Best emerging markets ETFs for investing
One simple way to include emerging markets in your investment portfolio is by putting money into ETFs focused on these markets. Here are a few examples. Each serves a different goal, so choose the one that matches your comfort with risk and meets your preferences.
- iShares MSCI Emerging Markets ETF (EEM): This is one of the most popular and widely traded ETFs that tracks the MSCI Emerging Markets Index. EEM provides broad exposure to large and mid-cap companies in emerging markets, including countries like China, South Korea, Taiwan, India, Brazil, and others.
- Vanguard FTSE Emerging Markets ETF (VWO): VWO is another widely used ETF that tracks the FTSE Emerging Markets All Cap China A Inclusion Index. It offers exposure to a comprehensive set of emerging market stocks, covering various sectors and countries.
- Schwab Emerging Markets Equity ETF (SCHE): This ETF aims to track the performance of the FTSE Emerging Index and provides investors with low-cost exposure to companies in emerging markets.
- SPDR S&P Emerging Markets Dividend ETF (EDIV): This ETF focuses on high-dividend-yielding stocks in emerging markets. It tracks the performance of the S&P Emerging Markets Dividend Opportunities Index.
- iShares Core MSCI Total International Stock ETF (IXUS): While not exclusively focused on emerging markets, IXUS provides broad exposure to both developed and emerging markets. It tracks the MSCI ACWI ex USA Investable Market Index.
- WisdomTree Emerging Markets High Dividend Fund (DEM): DEM is designed to provide exposure to high-dividend-yielding stocks in emerging markets. The index it tracks is dividend-weighted, offering a unique approach to investing in income-generating stocks in these markets.
- iShares J.P. Morgan USD Emerging Markets Bond ETF (EMB): EMB tracks the J.P. Morgan EMBI Global Core Index, providing exposure to U.S. dollar-denominated bonds issued by emerging market governments and corporations.
You can easily purchase and sell these ETFs using Interactive Brokers.

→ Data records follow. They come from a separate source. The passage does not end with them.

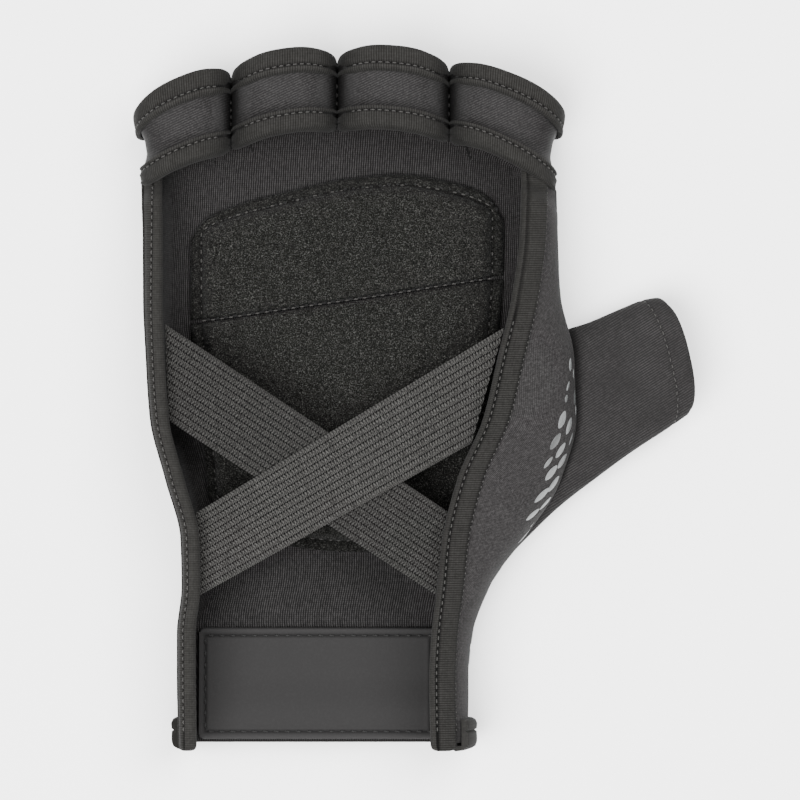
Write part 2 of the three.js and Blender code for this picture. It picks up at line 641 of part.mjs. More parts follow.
// The rectangular wrist tab, following the lining that it is sewn on
function wristTab() {
  const rowsY = [0, 0.03, 0.07, 0.35, 0.65, 0.93, 0.97, 1];
  const columnsX = [0, 0.02, 0.05, 0.5, 0.95, 0.98, 1];
  const low = planPoint(tabEdges.leftX, tabEdges.bottomAt);
  const high = planPoint(tabEdges.rightX, tabEdges.topAt);
  const surface = (lift, inset) => rowsY.map((up) => columnsX.map((side) => {
    const x = THREE.MathUtils.lerp(low.x + inset, high.x - inset, side);
    const y = THREE.MathUtils.lerp(low.y + inset, high.y - inset, up);
    const reach = Math.max(0, tabCorner - Math.min(x - low.x, high.x - x));
    const cut = tabCorner - Math.sqrt(Math.max(0, tabCorner ** 2 - reach ** 2));
    const kept = THREE.MathUtils.clamp(y, low.y + cut, high.y - cut);
    return new THREE.Vector3(x, kept, floorHeight(kept) + gap + lift);
  }));
  return patch(surface(tabThickness, tabBevel), surface(0, 0));
}

// Height of the middle of a strap. The left and right ends of both straps lie at the same heights.
function strapHeight(x, lifted) {
  const from = straps.under[0].x;
  const to = straps.under[2].x;
  const share = Math.min(1, THREE.MathUtils.mapLinear(x, from, to, 0, 1));
  const plain = THREE.MathUtils.lerp(strapRise.left, strapRise.right, share) * wallHeight;
  if (!lifted) return plain;
  const climbed = THREE.MathUtils.smoothstep(x, strapClimb.startX, strapClimb.fullX);
  const kept = 1 - THREE.MathUtils.smoothstep(x, strapClimb.easeX, strapClimb.endX);
  return plain + (strapThickness + gap) * Math.min(climbed, kept);
}

function strap(corners, lifted) {
  const half = strapThickness / 2;
  const profile = [[0, 0], [0.02, half], [0.35, half], [0.65, half], [0.98, half], [1, 0],
    [0.98, -half], [0.65, -half], [0.35, -half], [0.02, -half]];
  const steps = 16;
  const [leftTop, leftFoot, rightTop, rightFoot] = corners.map(({ x, at }) => new THREE.Vector2(x, at));
  const rings = Array.from({ length: steps + 1 }, (_, i) => {
    const top = leftTop.clone().lerp(rightTop, i / steps);
    const foot = leftFoot.clone().lerp(rightFoot, i / steps);
    return profile.map(([share, lift]) => {
      const shares = top.clone().lerp(foot, share);
      const place = planPoint(shares.x, shares.y);
      return new THREE.Vector3(place.x, place.y, strapHeight(shares.x, lifted) + lift);
    });
  });
  return loft(rings);
}

// Assembly
const glove = new THREE.Group();
glove.name = "weightlifting_glove";

function add(name, geometry, cloth) {
  const { color, roughness } = cloths[cloth];
  const material = new THREE.MeshStandardMaterial({ color, roughness, metalness: 0 });
  material.name = cloth;
  const mesh = new THREE.Mesh(geometry, material);
  mesh.name = name;
  glove.add(mesh);
}

const fingerSide = toManifold(loopCutter(gap));
const thumbPassage = toManifold(sleeveSolid(-sleeveWall));
const thumbRoom = toManifold(sleeveSolid(gap));

const shellCloth = toManifold(clothWall(wallPlaces, 0, shellWall))
  .subtract(fingerSide).subtract(thumbPassage);
add("hand_shell", fromManifold(shellCloth), "shell");
const liningCloth = toManifold(clothWall(wallPlaces, shellWall + liningGap, wallStack))
  .subtract(fingerSide).subtract(thumbRoom);
add("palm_lining", fromManifold(liningCloth), "lining");
const sleeveCloth = toManifold(sleeveHoop()).subtract(toManifold(filledBody(gap)));
add("thumb_sleeve", fromManifold(sleeveCloth), "shell");

add("ulnar_binding", fromManifold(toManifold(rimBinding(0, ulnarLegs)).subtract(fingerSide)), "binding");
add("radial_binding", fromManifold(toManifold(rimBinding(5, radialLegs)).subtract(fingerSide)), "binding");
add("wrist_hem", wristHem(), "binding");

const halfGroove = padGrooveWidth / 2;
add("palm_pad_upper", terryPad(padGroove, padTop, { lowLift: halfGroove }), "terry");
const lowerPad = terryPad(padBottom, padGroove, { taper: padFootTaper, highDrop: halfGroove });
add("palm_pad_lower", lowerPad, "terry");
add("wrist_tab", wristTab(), "tab");

loopNames.forEach((name, index) => {
  add(`finger_loop_${name}`, loopBand(index), "loop");
  add(`near_trim_${name}`, loopTrim(index, nearTrimWidth, false), "trim");
  add(`far_trim_${name}`, loopTrim(index, farTrimWidth, true), "trim");
});

add("strap_under", strap(straps.under, false), "elastic");
add("strap_over", strap(straps.over, true), "elastic");

export default glove;
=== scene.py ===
"""Weightlifting glove for the left hand, lying palm down, dressed around its CAD frame.

Shares and lengths are those of the part's source. Points are worked out in millimetres, and
make_mesh turns them into metres.
"""

import math

import bpy
import numpy as np
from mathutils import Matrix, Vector


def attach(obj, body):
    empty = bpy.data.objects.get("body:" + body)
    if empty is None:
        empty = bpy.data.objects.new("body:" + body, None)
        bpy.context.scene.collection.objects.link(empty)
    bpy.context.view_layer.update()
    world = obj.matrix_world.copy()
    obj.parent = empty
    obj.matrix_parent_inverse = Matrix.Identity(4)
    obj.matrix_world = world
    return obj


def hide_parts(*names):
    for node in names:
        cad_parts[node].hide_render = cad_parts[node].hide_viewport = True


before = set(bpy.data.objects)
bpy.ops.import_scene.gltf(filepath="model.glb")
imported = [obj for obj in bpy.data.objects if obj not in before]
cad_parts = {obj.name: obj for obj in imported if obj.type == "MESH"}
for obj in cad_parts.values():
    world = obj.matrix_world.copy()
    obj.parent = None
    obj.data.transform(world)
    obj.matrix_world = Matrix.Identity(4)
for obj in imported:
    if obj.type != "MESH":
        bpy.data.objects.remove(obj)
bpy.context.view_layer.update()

MM = 0.001

# Overall sizes
BODY_LENGTH = 132.0
WRIST_EDGE_Y = -74.0
PALM_BREADTH = 92.0
WALL_HEIGHT = 24.0

# Cloth thicknesses and gaps
SHELL_WALL = 1.0
LINING_WALL = 1.0
BINDING_WALL = 0.75
LOOP_WALL = 1.2
SLEEVE_WALL = 1.1
GAP = 0.3
LINING_GAP = 0.4
WALL_STACK = SHELL_WALL + LINING_GAP + LINING_WALL

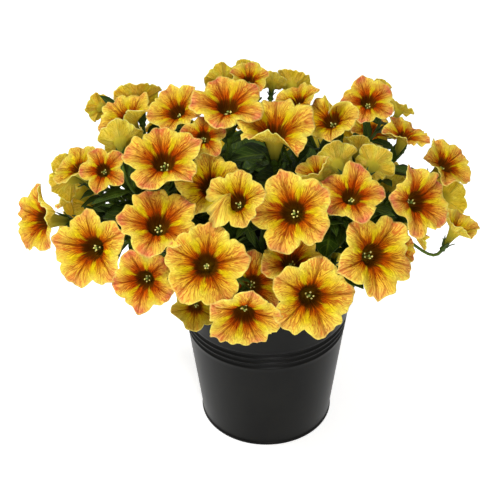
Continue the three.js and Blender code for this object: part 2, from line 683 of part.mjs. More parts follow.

These are some usual options. You can decide to invest in a particular country if you like, but it requires a lot of research before picking the right one. It’s riskier, but if you’re correct, you can earn substantial returns compared to these ETFs.
Conclusion
Investing in Emerging markets offers a compelling blend of opportunities and risks for investors seeking to diversify their portfolios and capture the growth potential of developing economies. While the path may be challenging, those who approach it with careful consideration, research, and a long-term perspective can unlock the rewards that emerging markets have to offer. As with any investment, it’s crucial to align strategies with individual financial goals and risk tolerance.